One of those “witnesses” is a man named Kenneth G. Appold, a “a suitemate of Kavanaugh’s at the time of the alleged incident.” Appold is the guy in the previous Mayer–Farrow story who said that he is “‘one-hundred-per-cent certain’ that he was told that Kavanaugh was the male student who exposed himself to Ramirez.” In the traditional sense of the word, Appold is not actually a “witness”; rather, he’s best described as a “guy who once heard a rumor.” And, indeed, he seems to know that. Initially, Mayer and Farrow confirm, Appold had “asked to remain anonymous because he hoped to make contact first with the classmate who, to the best of his recollection, told him about the party and was an eyewitness to the incident.” Now, though, he wants his name out there — and he wants to talk to the FBI on the record — because . . . well, actually, I have absolutely no idea why, because he has still “not been able to get any response from that person,” and so knows no more than he did before.
Do you know who does know more than Appold, though? That’s right: Jane Mayer and Ronan Farrow, who confirm in their story that:
The New Yorker reached the classmate, but he said that he had no memory of the incident.
Usually, this would be the end of the inquiry. In fact, if there is any story to tell here, it is that a guy whose claims were marshaled in support of Ramirez’s charge turned out to be completely unsupported. In any usual journalistic environment, Appold would be deemed useless as a result of this. Appold’s original testimony was that he had heard from a guy that something happened; subsequent investigation has confirmed that, like everyone else named as a witness, the guy that Appold said he heard it from denies remembering anything like it; and thus we reach the end of the road. Typically, this would be it. Typically, Appold’s involvement in any subsequent story would be nil. Typically, he would be regarded as unreliable, and his other claims would be treated accordingly. But for Jane Mayer and Ronan Farrow, the collapse of Appold’s story serves as an excuse to repeat their original charges in lurid detail, and to add some other swipes at Kavanaugh for good measure. In so doing they bring to mind the dishonest politician who uses preterition to spread his innuendos: “Given that he was cleared, I shall not mention that my opponent was accused of embezzlement.”
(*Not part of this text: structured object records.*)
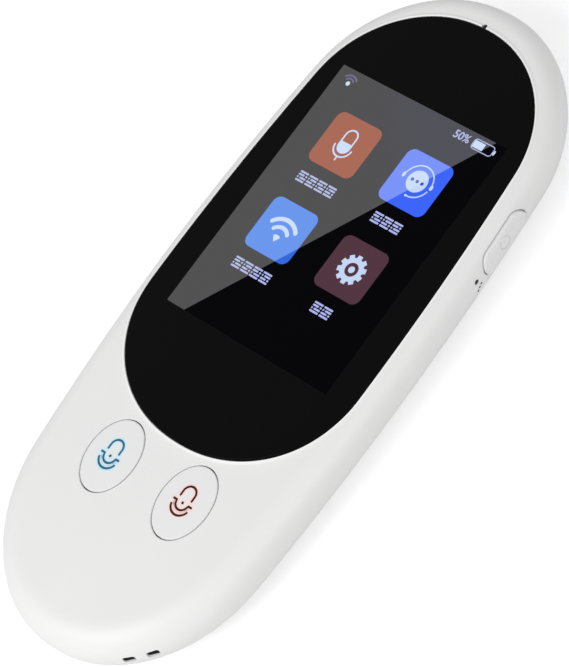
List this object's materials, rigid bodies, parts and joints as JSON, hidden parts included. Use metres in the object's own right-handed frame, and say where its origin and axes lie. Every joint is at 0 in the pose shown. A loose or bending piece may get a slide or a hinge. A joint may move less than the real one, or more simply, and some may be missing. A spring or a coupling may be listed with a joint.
{
  "type": "handheld translator",
  "caption": "Slim white pocket device with round ends, black cover glass over a colour display, two oval talk buttons and a side power button.",
  "frame": {"origin": "middle of the flat back face, on which the device lies", "axes": "+Z out of the display, +Y towards the display end, +X towards the power button"},
  "size_m": [0.0534, 0.1268, 0.0119],
  "materials": {
    "shell": "satin",
    "key_white": "satin",
    "cover_glass": "gloss",
    "display": "gloss",
    "diffuser": "satin",
    "adhesive": "matte",
    "foam": "matte",
    "ribbon": "satin",
    "steel": "satin",
    "plated": "polished",
    "bracket": "satin",
    "board": "satin",
    "chip": "matte",
    "connector": "satin",
    "plunger": "satin",
    "boot": "matte",
    "black_plastic": "satin",
    "cell": "matte",
    "wire": "satin",
    "mesh": "matte",
    "copper": "satin"
  },
  "bodies": {
    "housing": {"front_housing": "shell", "rear_cover": "shell", "cover_glass": "cover_glass", "glass_tape": "adhesive", "touch_sensor": "display", "display_panel": "display", "display_backlight": "diffuser", "display_tray": "steel", "display_foam": "foam", "display_ribbon": "ribbon", "display_connector": "connector", "display_bracket": "bracket", "left_switch": "steel", "right_switch": "steel", "key_board": "board", "key_ribbon": "ribbon", "power_switch": "steel", "side_microphone": "plated", "side_mic_boot": "boot", "top_microphone": "plated", "top_mic_boot": "boot", "main_board": "board", "processor": "chip", "memory_chip": "chip", "shield_can": "steel", "wireless_module": "steel", "usb_shell": "plated", "usb_tongue": "black_plastic", "battery": "cell", "battery_tape": "adhesive", "battery_foam": "foam", "battery_leads": "wire", "battery_plug": "connector", "speaker": "black_plastic", "speaker_gasket": "foam", "speaker_mesh": "mesh", "speaker_leads": "wire", "antenna": "copper", "antenna_lead": "black_plastic", "board_screw_1": "steel", "key_screw_1": "steel", "board_screw_2": "steel", "key_screw_2": "steel", "board_screw_3": "steel", "key_screw_3": "steel", "board_screw_4": "steel", "key_screw_4": "steel"},
    "left_talk_button": {"left_button": "key_white", "left_plunger": "plunger"},
    "right_talk_button": {"right_button": "key_white", "right_plunger": "plunger"},
    "power_key": {"power_button": "key_white", "power_plunger": "plunger"}
  },
  "joints": [
    {"name": "left_talk_slide", "type": "slide", "parent": "housing", "child": "left_talk_button", "axis": [0, 0, -1], "range_m": [0, 0.0004], "stiffness_N_per_m": 4000},
    {"name": "right_talk_slide", "type": "slide", "parent": "housing", "child": "right_talk_button", "axis": [0, 0, -1], "range_m": [0, 0.0004], "stiffness_N_per_m": 4000},
    {"name": "power_slide", "type": "slide", "parent": "housing", "child": "power_key", "axis": [-1, 0, 0], "range_m": [0, 0.0003], "stiffness_N_per_m": 6000}
  ]
}
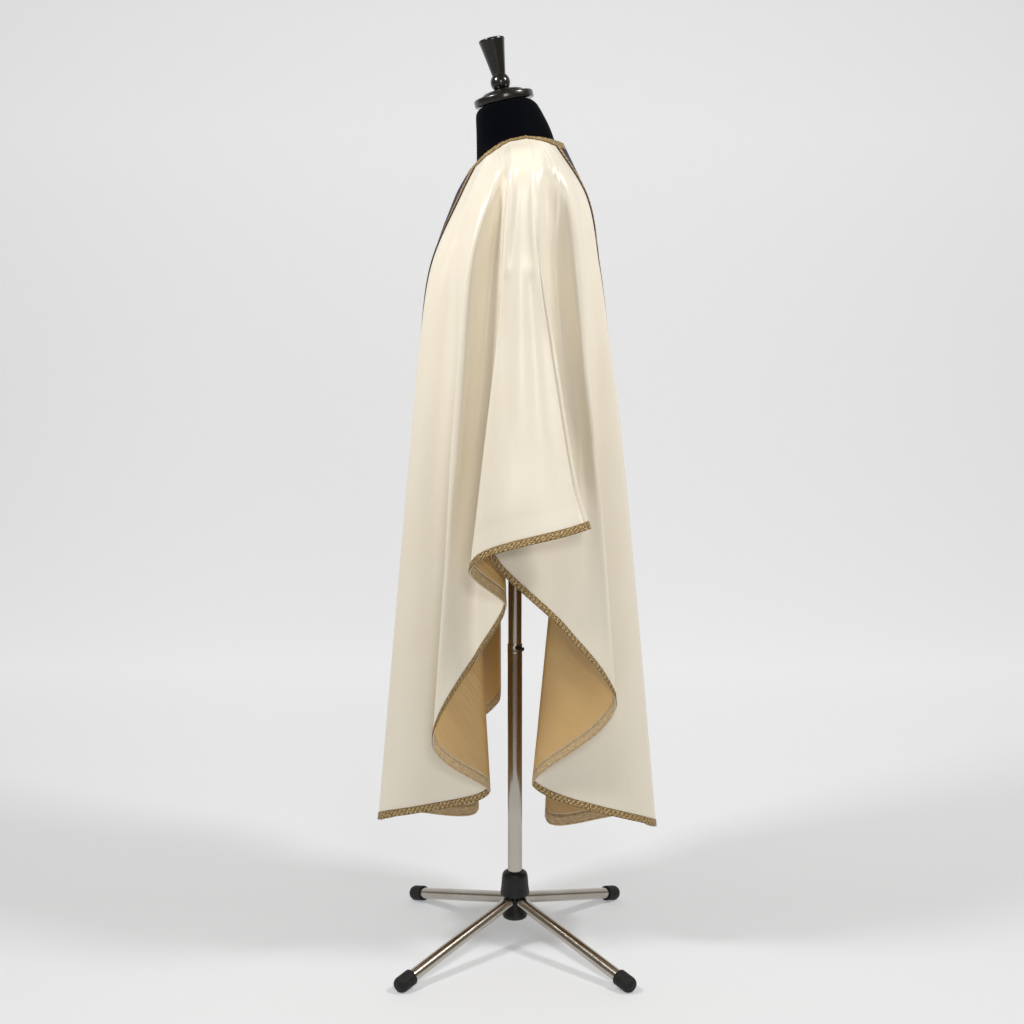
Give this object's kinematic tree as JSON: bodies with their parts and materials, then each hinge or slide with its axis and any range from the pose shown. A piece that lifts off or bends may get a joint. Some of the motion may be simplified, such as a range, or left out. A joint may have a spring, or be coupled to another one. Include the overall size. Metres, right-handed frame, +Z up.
{
  "type": "gothic chasuble on a limbless dress form with stand",
  "caption": "Ivory satin gothic chasuble with gold lining, dark orphreys and gold braid, worn by a navy-black limbless dress form on a steel pole with splayed legs.",
  "frame": {"origin": "on the floor, under the middle of the whole part", "axes": "+Z up, -Y is the front of the garment, +X is the wearer's left"},
  "size_m": [0.5215, 0.5264, 1.7122],
  "materials": {
    "ivory_satin": "ivory duchess satin, soft sheen",
    "gold_lining": "gold lining satin, bright sheen",
    "gold_braid": "woven metallic galloon",
    "orphrey_cloth": "dark violet-navy ribbed silk",
    "form_cloth": "navy-black jersey cover, matt",
    "black_lacquer": "black lacquer, semi-gloss",
    "steel": "polished steel tube",
    "black_plastic": "moulded black plastic",
    "black_rubber": "moulded rubber cap"
  },
  "bodies": {
    "stand": {"lower_tube": "steel", "tube_collar": "steel", "snap_button": "black_plastic", "lock_screw": "black_plastic", "hub": "black_plastic", "leg_front_left": "steel", "leg_back_left": "steel", "leg_back_right": "steel", "leg_front_right": "steel", "foot_front_left": "black_rubber", "foot_back_left": "black_rubber", "foot_back_right": "black_rubber", "foot_front_right": "black_rubber"},
    "form": {"torso": "form_cloth", "neck_cap": "black_lacquer", "finial": "black_lacquer", "base_flange": "black_lacquer", "upper_tube": "steel", "front_panel": "ivory_satin", "back_panel": "ivory_satin", "front_lining": "gold_lining", "back_lining": "gold_lining", "front_orphrey": "orphrey_cloth", "front_braid_right": "gold_braid", "front_braid_left": "gold_braid", "back_orphrey": "orphrey_cloth", "back_braid_left": "gold_braid", "back_braid_right": "gold_braid", "front_hem_braid": "gold_braid", "back_hem_braid": "gold_braid", "neck_braid": "gold_braid"}
  },
  "joints": [
    {"name": "pole_height", "type": "slide", "parent": "stand", "child": "form", "axis": [0, 0, 1], "range_m": [-0.12, 0.2]}
  ]
}
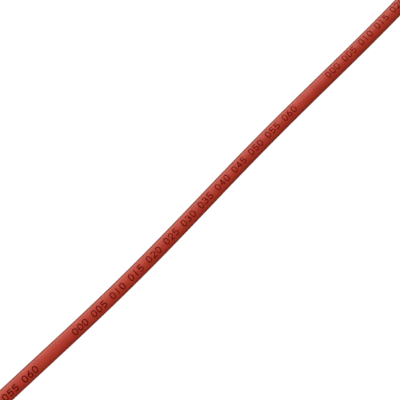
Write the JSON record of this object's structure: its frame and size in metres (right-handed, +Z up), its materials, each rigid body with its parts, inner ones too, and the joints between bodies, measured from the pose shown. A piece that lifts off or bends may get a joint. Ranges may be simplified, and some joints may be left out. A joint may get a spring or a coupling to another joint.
{
  "type": "heat shrink tube",
  "caption": "Thin-walled round heat shrink tube in a cut length, lying in a gentle curve and open from end to end, for sleeving and insulating a wire or splice.",
  "frame": {"origin": "under the middle of the tube's box, on the surface that it lies on", "axes": "+X along the tube, +Y across it on the surface that it lies on, +Z up"},
  "size_m": [0.1524, 0.0044, 0.003],
  "materials": {
    "tube_red": "satin"
  },
  "bodies": {
    "root": {"shrink_tube": "tube_red"}
  },
  "joints": []
}
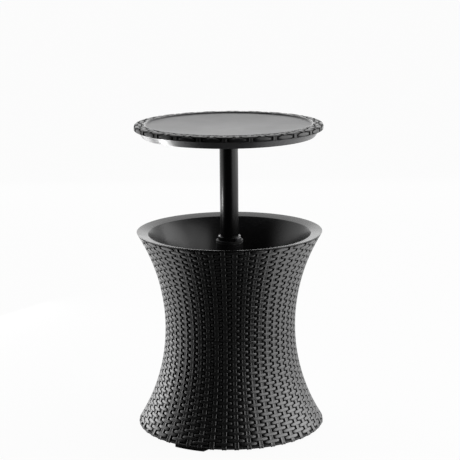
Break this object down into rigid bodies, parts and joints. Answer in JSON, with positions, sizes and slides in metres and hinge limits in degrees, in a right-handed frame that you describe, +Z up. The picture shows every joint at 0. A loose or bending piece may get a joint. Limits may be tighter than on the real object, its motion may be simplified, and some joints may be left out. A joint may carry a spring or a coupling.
{
  "type": "ice bucket coffee table",
  "caption": "Round woven-look patio side table whose top rises on a telescopic post to open an ice tub held in its flared, waisted body.",
  "frame": {"origin": "on the floor, at the centre of the body's footprint, under the post", "axes": "+Z up along the post, -Y towards the front seen in the picture, +X to the right"},
  "size_m": [0.4986, 0.4986, 0.816],
  "materials": {
    "woven_plastic": "charcoal moulded weave, satin on the strands",
    "disc_plastic": "graphite, woven-look rim and a fine-textured disc",
    "smooth_plastic": "graphite, smooth satin",
    "tub_plastic": "graphite, smooth satin",
    "post_plastic": "black, half gloss",
    "inner_plastic": "black, matt moulded",
    "rubber": "black, matt",
    "steel": "plain stainless"
  },
  "bodies": {
    "tub_body": {"upper_shell": "woven_plastic", "lower_shell": "woven_plastic", "ice_tub": "tub_plastic", "tub_chimney": "tub_plastic", "chimney_gasket": "rubber", "base_plate": "inner_plastic", "foot_front": "inner_plastic", "foot_right": "inner_plastic", "foot_rear": "inner_plastic", "column_tube": "inner_plastic", "post_bushing": "inner_plastic", "column_seal": "rubber", "drain_spout": "inner_plastic", "drain_gasket": "rubber", "drain_spacer": "rubber", "drain_nut": "inner_plastic", "foot_screw_1": "steel", "foot_screw_2": "steel", "foot_screw_3": "steel", "foot_screw_4": "steel", "foot_screw_5": "steel", "foot_screw_6": "steel", "column_screw_1": "steel", "column_screw_2": "steel", "column_screw_3": "steel"},
    "guide": {"post_guide": "inner_plastic"},
    "table": {"table_top": "disc_plastic", "table_underside": "smooth_plastic", "post_head": "inner_plastic", "head_pin": "steel", "post": "post_plastic", "guide_snap_ring": "steel", "post_end_cap": "inner_plastic", "head_screw_1": "steel", "head_screw_2": "steel", "head_screw_3": "steel", "head_screw_4": "steel"},
    "collar": {"lock_collar": "post_plastic"},
    "plug": {"drain_plug": "rubber"}
  },
  "joints": [
    {"name": "table_lift", "type": "slide", "parent": "tub_body", "child": "guide", "axis": [0, 0, 1], "range_m": [-0.2566, 0]},
    {"name": "table_turn", "type": "hinge", "parent": "guide", "child": "table", "pos_m": [0, 0, 0.426], "axis": [0, 0, 1], "continuous": true},
    {"name": "lock_turn", "type": "hinge", "parent": "tub_body", "child": "collar", "pos_m": [0, 0, 0.5104], "axis": [0, 0, 1], "range_deg": [0, 60]},
    {"name": "drain_pull", "type": "slide", "parent": "tub_body", "child": "plug", "axis": [0, 1, 0], "range_m": [0, 0.04]}
  ]
}
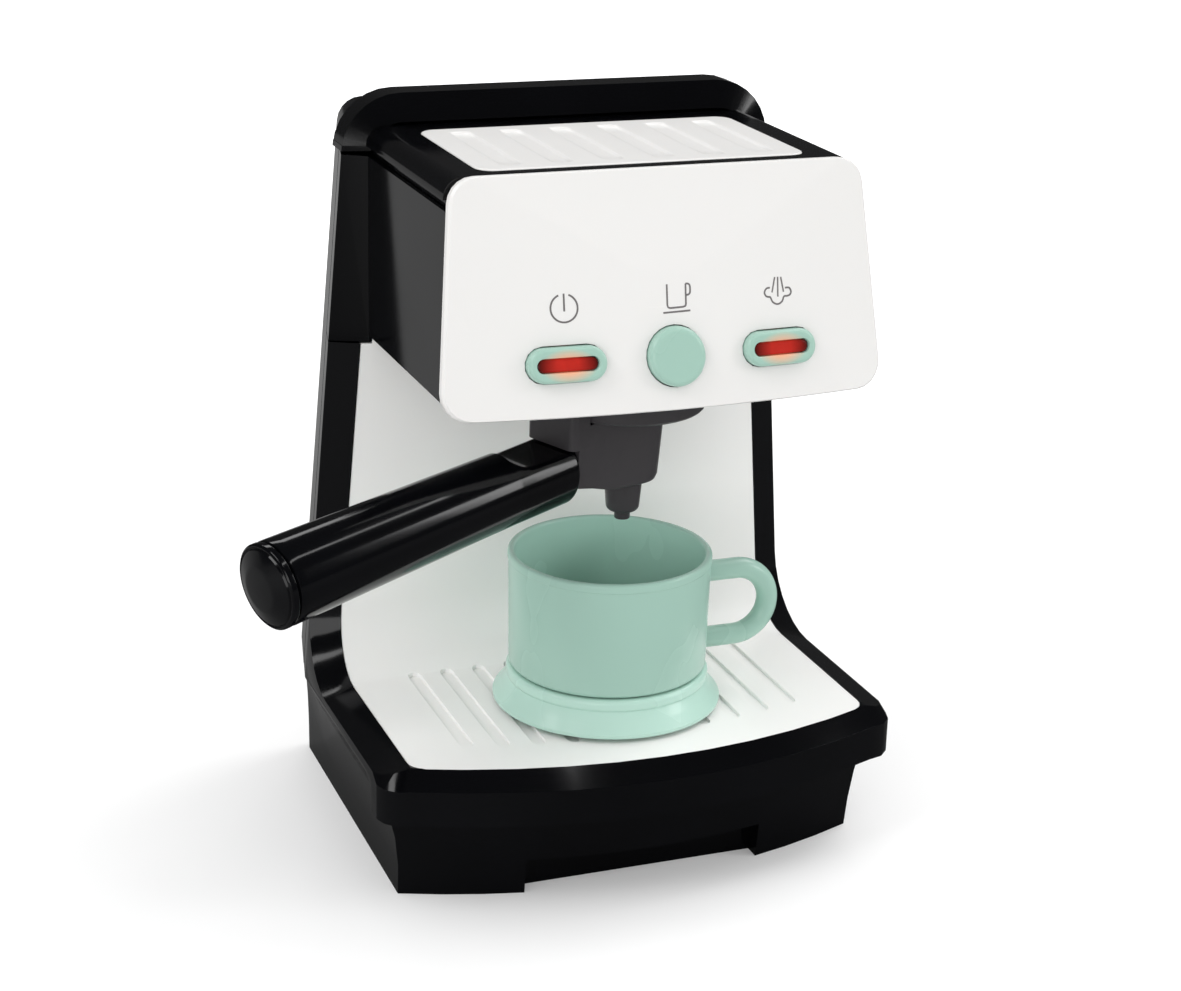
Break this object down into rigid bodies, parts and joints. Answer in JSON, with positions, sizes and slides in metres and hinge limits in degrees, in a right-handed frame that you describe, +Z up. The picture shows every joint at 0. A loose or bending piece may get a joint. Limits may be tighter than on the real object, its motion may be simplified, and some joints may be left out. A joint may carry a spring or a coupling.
{
  "type": "toy coffee maker",
  "caption": "Toy coffee maker with push buttons, a filter holder that turns under the head, and a cup on a saucer that slides out.",
  "frame": {"origin": "middle of the underside, at the level that the case stands on", "axes": "+Z up, the front with the buttons faces -Y, +X to the right of someone who faces the front"},
  "size_m": [0.2394, 0.1799, 0.2598],
  "materials": {
    "black_plastic": "high gloss",
    "white_plastic": "gloss",
    "mint_plastic": "gloss",
    "grey_plastic": "satin",
    "red_window": "clear red, gloss",
    "cell_sleeve": "printed sleeve",
    "contact_steel": "plain",
    "screw_steel": "zinc plated",
    "dark_plastic": "matte",
    "clear_plastic": "clear",
    "board_green": "printed board",
    "lead_red": "sheath",
    "lead_black": "sheath"
  },
  "bodies": {
    "case": {"lower_frame": "black_plastic", "bottom_cover": "black_plastic", "battery_box": "black_plastic", "battery_door": "black_plastic", "rear_casing": "black_plastic", "head_housing": "black_plastic", "top_cover": "black_plastic", "tray_panel": "white_plastic", "top_grille": "white_plastic", "fascia": "white_plastic", "group_collar": "grey_plastic", "battery_1": "cell_sleeve", "battery_2": "cell_sleeve", "contact_plate_left": "contact_steel", "contact_plate_right": "contact_steel", "battery_door_screw": "screw_steel", "bottom_screw_1": "screw_steel", "bottom_screw_2": "screw_steel", "bottom_screw_3": "screw_steel", "bottom_screw_4": "screw_steel", "bottom_screw_5": "screw_steel", "bottom_screw_6": "screw_steel", "rear_screw_1": "screw_steel", "rear_screw_2": "screw_steel", "rear_screw_3": "screw_steel", "rear_screw_4": "screw_steel", "board_screw_1": "screw_steel", "board_screw_2": "screw_steel", "collar_screw_1": "screw_steel", "collar_screw_2": "screw_steel", "speaker": "dark_plastic", "switch_left": "dark_plastic", "switch_centre": "dark_plastic", "switch_right": "dark_plastic", "led_left": "clear_plastic", "led_right": "clear_plastic", "circuit_board": "board_green", "battery_leads": "lead_red", "speaker_leads": "lead_black"},
    "button_left": {"button_left": "mint_plastic", "window_left": "red_window", "plunger_left": "dark_plastic"},
    "button_centre": {"button_centre": "mint_plastic", "plunger_centre": "dark_plastic"},
    "button_right": {"button_right": "mint_plastic", "window_right": "red_window", "plunger_right": "dark_plastic"},
    "filter_holder": {"filter_holder": "grey_plastic", "spout": "grey_plastic", "handle": "black_plastic", "handle_cap": "black_plastic", "handle_screw": "screw_steel"},
    "saucer": {"saucer": "mint_plastic"},
    "cup": {"cup": "mint_plastic"}
  },
  "joints": [
    {"name": "button_left_press", "type": "slide", "parent": "case", "child": "button_left", "axis": [0, 0.9854, -0.1702], "range_m": [0, 0.0015], "stiffness_N_per_m": 500, "springref_m": -0.001},
    {"name": "button_centre_press", "type": "slide", "parent": "case", "child": "button_centre", "axis": [0, 0.9854, -0.1702], "range_m": [0, 0.0015], "stiffness_N_per_m": 500, "springref_m": -0.001},
    {"name": "button_right_press", "type": "slide", "parent": "case", "child": "button_right", "axis": [0, 0.9854, -0.1702], "range_m": [0, 0.0015], "stiffness_N_per_m": 500, "springref_m": -0.001},
    {"name": "filter_holder_turn", "type": "hinge", "parent": "case", "child": "filter_holder", "pos_m": [0, -0.039, 0.16], "axis": [0, 0, 1], "range_deg": [-20, 68]},
    {"name": "saucer_slide", "type": "slide", "parent": "case", "child": "saucer", "axis": [0, -1, 0], "range_m": [0, 0.045]},
    {"name": "cup_lift", "type": "slide", "parent": "saucer", "child": "cup", "axis": [0, 0, 1], "range_m": [0, 0.012]}
  ]
}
As if to add insult to injury, Farrow and Mayer then descend into lazy high-school gossip-mongering. Having left Appold behind, they quote “two high-school acquaintances of Kavanaugh’s,” whose anonymous case against the judge seems to have been that he was a football jock. (How far we have come from the topic of sexual assault.) Throughout, the words of the acquaintances are couched in cop-out phrases such as “the impression I formed” and “seemed to be,” while Farrow and Mayer’s descriptions carry heavy caveats such as “while he might not be remembering the rhyme word-for-word.” The accusations, likewise, are heavy on implication and light on detail. “He said that he never witnessed Kavanaugh physically attacking another student,” one reads, “but he recalled him doing” nothing to stop it. He also may have laughed once when someone around him said words.
And therefore . . . what? Oh, yes. Therefore it is a disgrace that the FBI is not rushing to get these oracles onto the record.
Even as an immigrant, I had heard of The New Yorker’s supposedly famous “fact-checking” process. Seven years into my time in America, I must finally conclude that is a myth. This isn’t a story; it’s a page from the National Enquirer. Every morning I get absurd e-mails from two-bit opposition research firms. As my coffee ritual, I delete them one by one. Farrow and Mayer’s latest deserves the same fate.